Job: Extract the complete data exactly as given.
>> Begin Records to use
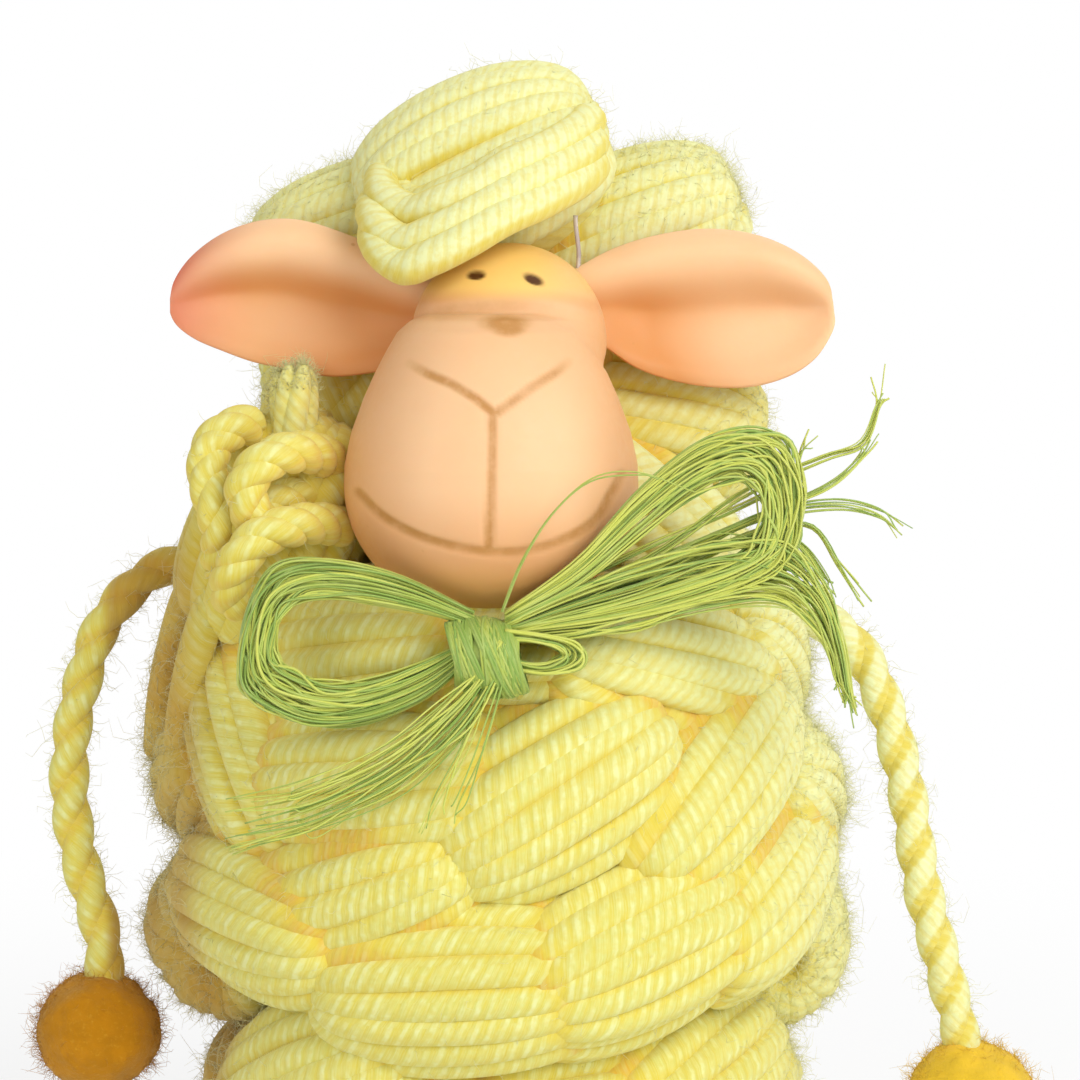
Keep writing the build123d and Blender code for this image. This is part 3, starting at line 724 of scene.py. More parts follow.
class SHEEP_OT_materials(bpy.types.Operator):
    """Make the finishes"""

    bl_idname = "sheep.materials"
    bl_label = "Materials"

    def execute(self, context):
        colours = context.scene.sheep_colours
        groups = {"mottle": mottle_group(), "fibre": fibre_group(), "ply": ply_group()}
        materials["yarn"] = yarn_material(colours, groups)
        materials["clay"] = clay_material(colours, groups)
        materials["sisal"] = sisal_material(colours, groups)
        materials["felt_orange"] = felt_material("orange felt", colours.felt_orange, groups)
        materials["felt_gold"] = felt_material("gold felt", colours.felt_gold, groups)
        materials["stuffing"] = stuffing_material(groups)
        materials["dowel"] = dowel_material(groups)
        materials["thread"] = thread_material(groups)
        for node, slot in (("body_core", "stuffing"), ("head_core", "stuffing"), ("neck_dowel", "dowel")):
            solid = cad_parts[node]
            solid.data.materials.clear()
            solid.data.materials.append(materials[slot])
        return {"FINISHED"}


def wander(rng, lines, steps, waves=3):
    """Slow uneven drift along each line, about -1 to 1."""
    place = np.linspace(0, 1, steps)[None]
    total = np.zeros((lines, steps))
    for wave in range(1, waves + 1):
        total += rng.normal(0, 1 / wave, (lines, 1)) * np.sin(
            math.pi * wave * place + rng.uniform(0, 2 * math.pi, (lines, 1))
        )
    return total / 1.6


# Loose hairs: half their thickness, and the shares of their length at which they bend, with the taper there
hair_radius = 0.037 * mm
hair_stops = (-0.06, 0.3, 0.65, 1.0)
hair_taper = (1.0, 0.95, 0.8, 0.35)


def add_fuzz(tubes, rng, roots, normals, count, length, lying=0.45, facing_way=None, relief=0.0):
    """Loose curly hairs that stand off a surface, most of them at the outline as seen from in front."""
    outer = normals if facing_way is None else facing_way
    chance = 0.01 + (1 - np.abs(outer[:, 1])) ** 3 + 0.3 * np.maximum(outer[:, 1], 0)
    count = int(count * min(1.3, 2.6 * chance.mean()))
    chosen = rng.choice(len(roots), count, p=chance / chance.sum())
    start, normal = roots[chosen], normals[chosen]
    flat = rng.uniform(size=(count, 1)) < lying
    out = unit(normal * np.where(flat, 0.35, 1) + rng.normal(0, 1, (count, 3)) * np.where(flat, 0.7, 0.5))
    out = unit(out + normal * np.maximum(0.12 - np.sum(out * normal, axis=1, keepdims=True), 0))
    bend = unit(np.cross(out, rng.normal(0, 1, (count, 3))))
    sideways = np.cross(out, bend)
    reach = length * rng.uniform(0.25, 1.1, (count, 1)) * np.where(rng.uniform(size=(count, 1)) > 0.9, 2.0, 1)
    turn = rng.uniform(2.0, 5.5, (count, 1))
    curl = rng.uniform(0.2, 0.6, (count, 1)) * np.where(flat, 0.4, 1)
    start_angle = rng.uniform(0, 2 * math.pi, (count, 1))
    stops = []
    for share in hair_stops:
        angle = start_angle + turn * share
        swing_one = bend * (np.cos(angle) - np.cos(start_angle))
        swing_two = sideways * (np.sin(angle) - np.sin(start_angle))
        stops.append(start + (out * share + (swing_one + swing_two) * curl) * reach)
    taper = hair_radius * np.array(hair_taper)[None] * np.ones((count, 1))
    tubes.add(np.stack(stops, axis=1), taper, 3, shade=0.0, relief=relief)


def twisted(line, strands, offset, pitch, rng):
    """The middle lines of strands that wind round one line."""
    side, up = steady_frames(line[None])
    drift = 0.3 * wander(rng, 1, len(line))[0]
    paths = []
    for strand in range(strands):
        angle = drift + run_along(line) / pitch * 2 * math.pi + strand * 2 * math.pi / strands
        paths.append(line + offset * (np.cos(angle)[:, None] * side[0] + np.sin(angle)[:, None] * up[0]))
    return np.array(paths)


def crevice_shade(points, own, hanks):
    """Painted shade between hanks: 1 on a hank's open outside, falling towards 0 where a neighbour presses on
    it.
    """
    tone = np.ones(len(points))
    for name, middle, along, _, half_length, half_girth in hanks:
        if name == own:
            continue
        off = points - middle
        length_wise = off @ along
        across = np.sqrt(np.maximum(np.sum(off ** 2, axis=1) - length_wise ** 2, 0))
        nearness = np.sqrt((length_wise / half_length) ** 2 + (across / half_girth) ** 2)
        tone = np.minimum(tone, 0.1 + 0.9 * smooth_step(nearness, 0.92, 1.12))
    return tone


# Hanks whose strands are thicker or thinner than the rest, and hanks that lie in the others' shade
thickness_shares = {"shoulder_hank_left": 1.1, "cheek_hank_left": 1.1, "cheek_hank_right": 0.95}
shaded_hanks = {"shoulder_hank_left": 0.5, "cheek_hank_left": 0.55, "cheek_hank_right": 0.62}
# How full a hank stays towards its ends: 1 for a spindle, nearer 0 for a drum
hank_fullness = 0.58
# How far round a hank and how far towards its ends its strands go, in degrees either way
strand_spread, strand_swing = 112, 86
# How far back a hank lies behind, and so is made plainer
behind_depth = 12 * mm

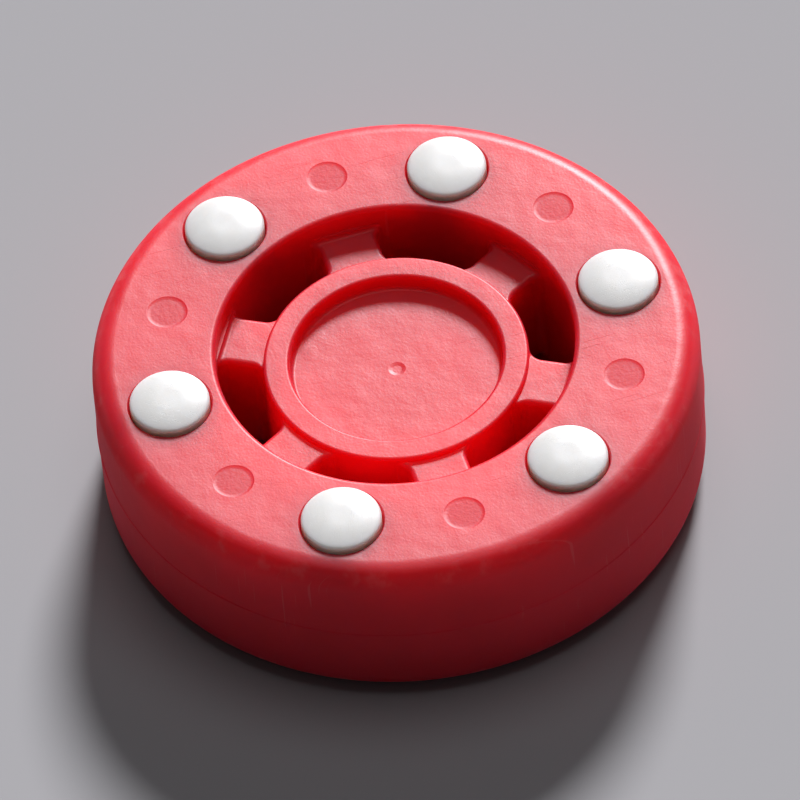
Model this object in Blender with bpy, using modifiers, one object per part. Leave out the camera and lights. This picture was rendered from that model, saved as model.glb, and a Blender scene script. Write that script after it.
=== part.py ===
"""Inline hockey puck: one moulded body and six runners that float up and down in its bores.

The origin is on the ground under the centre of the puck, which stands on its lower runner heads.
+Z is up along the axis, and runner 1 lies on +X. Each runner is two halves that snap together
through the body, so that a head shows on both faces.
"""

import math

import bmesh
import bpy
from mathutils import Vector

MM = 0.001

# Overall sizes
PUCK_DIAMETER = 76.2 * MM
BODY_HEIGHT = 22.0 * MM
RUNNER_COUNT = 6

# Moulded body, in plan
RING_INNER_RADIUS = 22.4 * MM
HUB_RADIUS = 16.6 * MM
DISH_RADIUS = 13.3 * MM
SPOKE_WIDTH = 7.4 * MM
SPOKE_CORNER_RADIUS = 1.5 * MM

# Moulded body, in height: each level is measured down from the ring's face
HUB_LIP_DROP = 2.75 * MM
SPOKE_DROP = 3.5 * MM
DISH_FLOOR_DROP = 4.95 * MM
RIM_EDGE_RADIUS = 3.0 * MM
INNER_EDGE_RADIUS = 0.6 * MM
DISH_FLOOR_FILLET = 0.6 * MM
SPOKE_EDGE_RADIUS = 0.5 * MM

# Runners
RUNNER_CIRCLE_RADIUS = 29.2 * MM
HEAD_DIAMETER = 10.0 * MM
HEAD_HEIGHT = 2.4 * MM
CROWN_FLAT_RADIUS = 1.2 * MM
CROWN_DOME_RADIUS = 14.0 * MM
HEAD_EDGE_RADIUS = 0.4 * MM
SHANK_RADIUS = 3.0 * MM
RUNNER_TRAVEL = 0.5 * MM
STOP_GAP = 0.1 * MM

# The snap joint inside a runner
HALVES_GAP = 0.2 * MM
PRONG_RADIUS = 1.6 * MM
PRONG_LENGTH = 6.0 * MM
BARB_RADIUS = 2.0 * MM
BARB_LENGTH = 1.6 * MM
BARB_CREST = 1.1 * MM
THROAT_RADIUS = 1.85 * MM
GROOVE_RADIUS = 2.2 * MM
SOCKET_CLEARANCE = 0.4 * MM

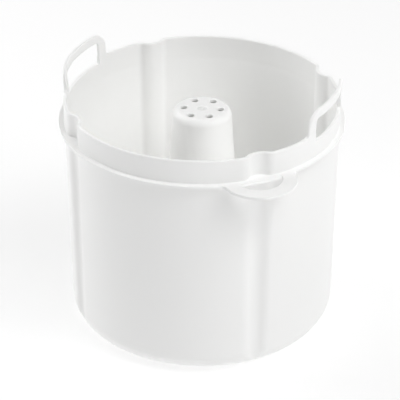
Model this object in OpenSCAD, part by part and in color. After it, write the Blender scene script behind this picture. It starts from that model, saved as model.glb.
>> End Records to use
Solution for this task:
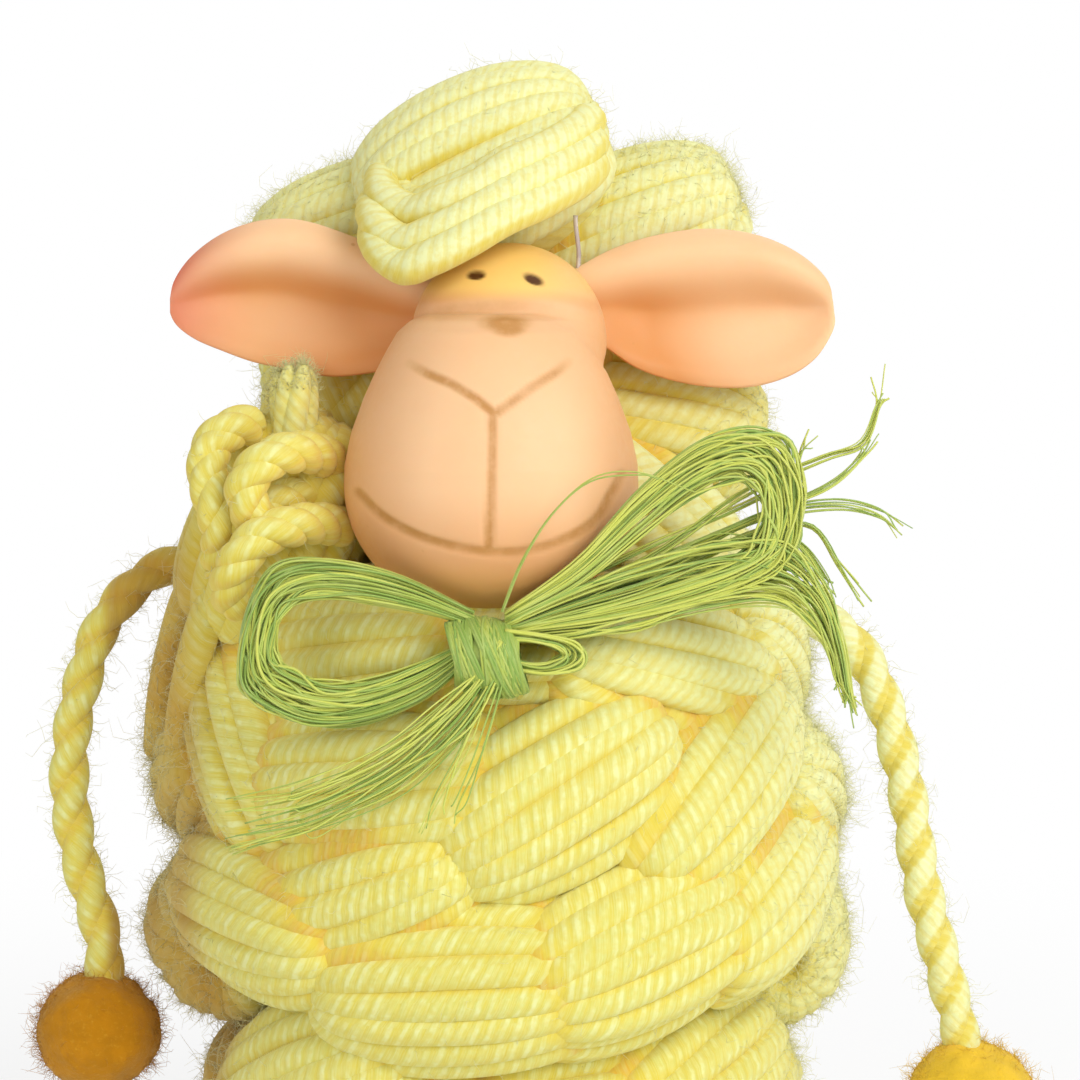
Keep writing the build123d and Blender code for this image. This is part 3, starting at line 724 of scene.py. More parts follow.
class SHEEP_OT_materials(bpy.types.Operator):
    """Make the finishes"""

    bl_idname = "sheep.materials"
    bl_label = "Materials"

    def execute(self, context):
        colours = context.scene.sheep_colours
        groups = {"mottle": mottle_group(), "fibre": fibre_group(), "ply": ply_group()}
        materials["yarn"] = yarn_material(colours, groups)
        materials["clay"] = clay_material(colours, groups)
        materials["sisal"] = sisal_material(colours, groups)
        materials["felt_orange"] = felt_material("orange felt", colours.felt_orange, groups)
        materials["felt_gold"] = felt_material("gold felt", colours.felt_gold, groups)
        materials["stuffing"] = stuffing_material(groups)
        materials["dowel"] = dowel_material(groups)
        materials["thread"] = thread_material(groups)
        for node, slot in (("body_core", "stuffing"), ("head_core", "stuffing"), ("neck_dowel", "dowel")):
            solid = cad_parts[node]
            solid.data.materials.clear()
            solid.data.materials.append(materials[slot])
        return {"FINISHED"}


def wander(rng, lines, steps, waves=3):
    """Slow uneven drift along each line, about -1 to 1."""
    place = np.linspace(0, 1, steps)[None]
    total = np.zeros((lines, steps))
    for wave in range(1, waves + 1):
        total += rng.normal(0, 1 / wave, (lines, 1)) * np.sin(
            math.pi * wave * place + rng.uniform(0, 2 * math.pi, (lines, 1))
        )
    return total / 1.6


# Loose hairs: half their thickness, and the shares of their length at which they bend, with the taper there
hair_radius = 0.037 * mm
hair_stops = (-0.06, 0.3, 0.65, 1.0)
hair_taper = (1.0, 0.95, 0.8, 0.35)


def add_fuzz(tubes, rng, roots, normals, count, length, lying=0.45, facing_way=None, relief=0.0):
    """Loose curly hairs that stand off a surface, most of them at the outline as seen from in front."""
    outer = normals if facing_way is None else facing_way
    chance = 0.01 + (1 - np.abs(outer[:, 1])) ** 3 + 0.3 * np.maximum(outer[:, 1], 0)
    count = int(count * min(1.3, 2.6 * chance.mean()))
    chosen = rng.choice(len(roots), count, p=chance / chance.sum())
    start, normal = roots[chosen], normals[chosen]
    flat = rng.uniform(size=(count, 1)) < lying
    out = unit(normal * np.where(flat, 0.35, 1) + rng.normal(0, 1, (count, 3)) * np.where(flat, 0.7, 0.5))
    out = unit(out + normal * np.maximum(0.12 - np.sum(out * normal, axis=1, keepdims=True), 0))
    bend = unit(np.cross(out, rng.normal(0, 1, (count, 3))))
    sideways = np.cross(out, bend)
    reach = length * rng.uniform(0.25, 1.1, (count, 1)) * np.where(rng.uniform(size=(count, 1)) > 0.9, 2.0, 1)
    turn = rng.uniform(2.0, 5.5, (count, 1))
    curl = rng.uniform(0.2, 0.6, (count, 1)) * np.where(flat, 0.4, 1)
    start_angle = rng.uniform(0, 2 * math.pi, (count, 1))
    stops = []
    for share in hair_stops:
        angle = start_angle + turn * share
        swing_one = bend * (np.cos(angle) - np.cos(start_angle))
        swing_two = sideways * (np.sin(angle) - np.sin(start_angle))
        stops.append(start + (out * share + (swing_one + swing_two) * curl) * reach)
    taper = hair_radius * np.array(hair_taper)[None] * np.ones((count, 1))
    tubes.add(np.stack(stops, axis=1), taper, 3, shade=0.0, relief=relief)


def twisted(line, strands, offset, pitch, rng):
    """The middle lines of strands that wind round one line."""
    side, up = steady_frames(line[None])
    drift = 0.3 * wander(rng, 1, len(line))[0]
    paths = []
    for strand in range(strands):
        angle = drift + run_along(line) / pitch * 2 * math.pi + strand * 2 * math.pi / strands
        paths.append(line + offset * (np.cos(angle)[:, None] * side[0] + np.sin(angle)[:, None] * up[0]))
    return np.array(paths)


def crevice_shade(points, own, hanks):
    """Painted shade between hanks: 1 on a hank's open outside, falling towards 0 where a neighbour presses on
    it.
    """
    tone = np.ones(len(points))
    for name, middle, along, _, half_length, half_girth in hanks:
        if name == own:
            continue
        off = points - middle
        length_wise = off @ along
        across = np.sqrt(np.maximum(np.sum(off ** 2, axis=1) - length_wise ** 2, 0))
        nearness = np.sqrt((length_wise / half_length) ** 2 + (across / half_girth) ** 2)
        tone = np.minimum(tone, 0.1 + 0.9 * smooth_step(nearness, 0.92, 1.12))
    return tone


# Hanks whose strands are thicker or thinner than the rest, and hanks that lie in the others' shade
thickness_shares = {"shoulder_hank_left": 1.1, "cheek_hank_left": 1.1, "cheek_hank_right": 0.95}
shaded_hanks = {"shoulder_hank_left": 0.5, "cheek_hank_left": 0.55, "cheek_hank_right": 0.62}
# How full a hank stays towards its ends: 1 for a spindle, nearer 0 for a drum
hank_fullness = 0.58
# How far round a hank and how far towards its ends its strands go, in degrees either way
strand_spread, strand_swing = 112, 86
# How far back a hank lies behind, and so is made plainer
behind_depth = 12 * mm

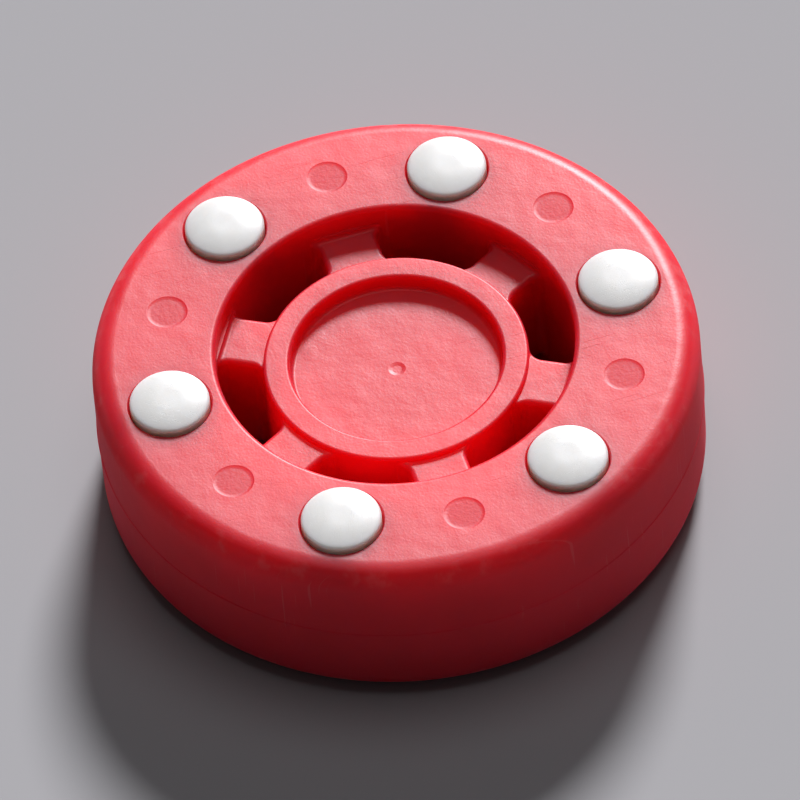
Model this object in Blender with bpy, using modifiers, one object per part. Leave out the camera and lights. This picture was rendered from that model, saved as model.glb, and a Blender scene script. Write that script after it.
=== part.py ===
"""Inline hockey puck: one moulded body and six runners that float up and down in its bores.

The origin is on the ground under the centre of the puck, which stands on its lower runner heads.
+Z is up along the axis, and runner 1 lies on +X. Each runner is two halves that snap together
through the body, so that a head shows on both faces.
"""

import math

import bmesh
import bpy
from mathutils import Vector

MM = 0.001

# Overall sizes
PUCK_DIAMETER = 76.2 * MM
BODY_HEIGHT = 22.0 * MM
RUNNER_COUNT = 6

# Moulded body, in plan
RING_INNER_RADIUS = 22.4 * MM
HUB_RADIUS = 16.6 * MM
DISH_RADIUS = 13.3 * MM
SPOKE_WIDTH = 7.4 * MM
SPOKE_CORNER_RADIUS = 1.5 * MM

# Moulded body, in height: each level is measured down from the ring's face
HUB_LIP_DROP = 2.75 * MM
SPOKE_DROP = 3.5 * MM
DISH_FLOOR_DROP = 4.95 * MM
RIM_EDGE_RADIUS = 3.0 * MM
INNER_EDGE_RADIUS = 0.6 * MM
DISH_FLOOR_FILLET = 0.6 * MM
SPOKE_EDGE_RADIUS = 0.5 * MM

# Runners
RUNNER_CIRCLE_RADIUS = 29.2 * MM
HEAD_DIAMETER = 10.0 * MM
HEAD_HEIGHT = 2.4 * MM
CROWN_FLAT_RADIUS = 1.2 * MM
CROWN_DOME_RADIUS = 14.0 * MM
HEAD_EDGE_RADIUS = 0.4 * MM
SHANK_RADIUS = 3.0 * MM
RUNNER_TRAVEL = 0.5 * MM
STOP_GAP = 0.1 * MM

# The snap joint inside a runner
HALVES_GAP = 0.2 * MM
PRONG_RADIUS = 1.6 * MM
PRONG_LENGTH = 6.0 * MM
BARB_RADIUS = 2.0 * MM
BARB_LENGTH = 1.6 * MM
BARB_CREST = 1.1 * MM
THROAT_RADIUS = 1.85 * MM
GROOVE_RADIUS = 2.2 * MM
SOCKET_CLEARANCE = 0.4 * MM

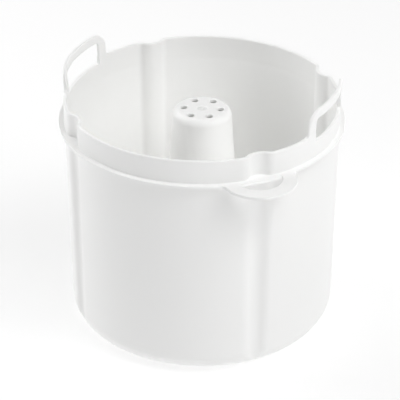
Model this object in OpenSCAD, part by part and in color. After it, write the Blender scene script behind this picture. It starts from that model, saved as model.glb.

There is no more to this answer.